Ubade b. es-Samit'in naklettiği bir hadiste şöyle buyurulur:
"Kullarına farz kıldığı beş vakit namazı, küçümsemeden hakkını vererek,
eksiksiz olarak kılan kimseyi, Allah Teala cennetine sokmaya söz vermiştir. Fakat bu
namazları yerine getirmeyenler için böyle bir sözü yoktur. Dilerse azap eder, dilerse
bağışlar" (Ebû Davûd, Vitr, 2; Nesaî, Salat, 6; Darimî, Salat, 208; Malik,
Muvatta', Salatül-Leyl, 14). Ebû Hureyre (r.a)'ın naklettiği bir hadiste de şöyle
buyurulur: "Kıyamet gününde kulun ilk hesaba çekileceği şey farz namazdır.

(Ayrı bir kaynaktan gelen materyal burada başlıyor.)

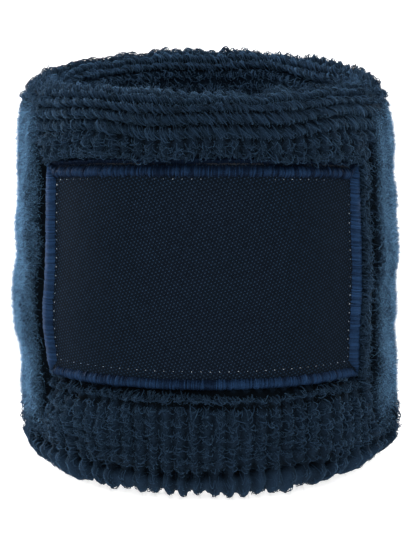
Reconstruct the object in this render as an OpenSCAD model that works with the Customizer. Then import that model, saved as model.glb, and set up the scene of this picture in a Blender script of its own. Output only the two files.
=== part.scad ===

Eğer bu namazı tam olarak yerine getirmişse ne güzel. Aksi halde şöyle denilir:
"Bakın bakalım, bunun nafile namazı var mıdır?" Eğer nafile namazları
varsa, farzların eksiği bu nafilelerle tamamlanır. Sonra diğer farzlar için de aynı
şeyler yapılır" (Tirmizî, Salat, 188; Ebû Davûd, Salat, 145; Nesaî, Salat, 9,
Tahrîm, 2; İbn Mace, İkame, 202).
Bu duruma göre, farz namazların eksisini sünnet ve diğer nafile
namazlar tamamlamaktadır. Farz, vacib veya sünnet ayırımı yapılmaksızın
ibadetlerin yerine getirilmesi müminin gayesi olmalıdır. Çünkü bu, dünyevî huzur
ve manevî mutluluk kaynağı olması yanında, ahiret için de en büyük hazırlıktır.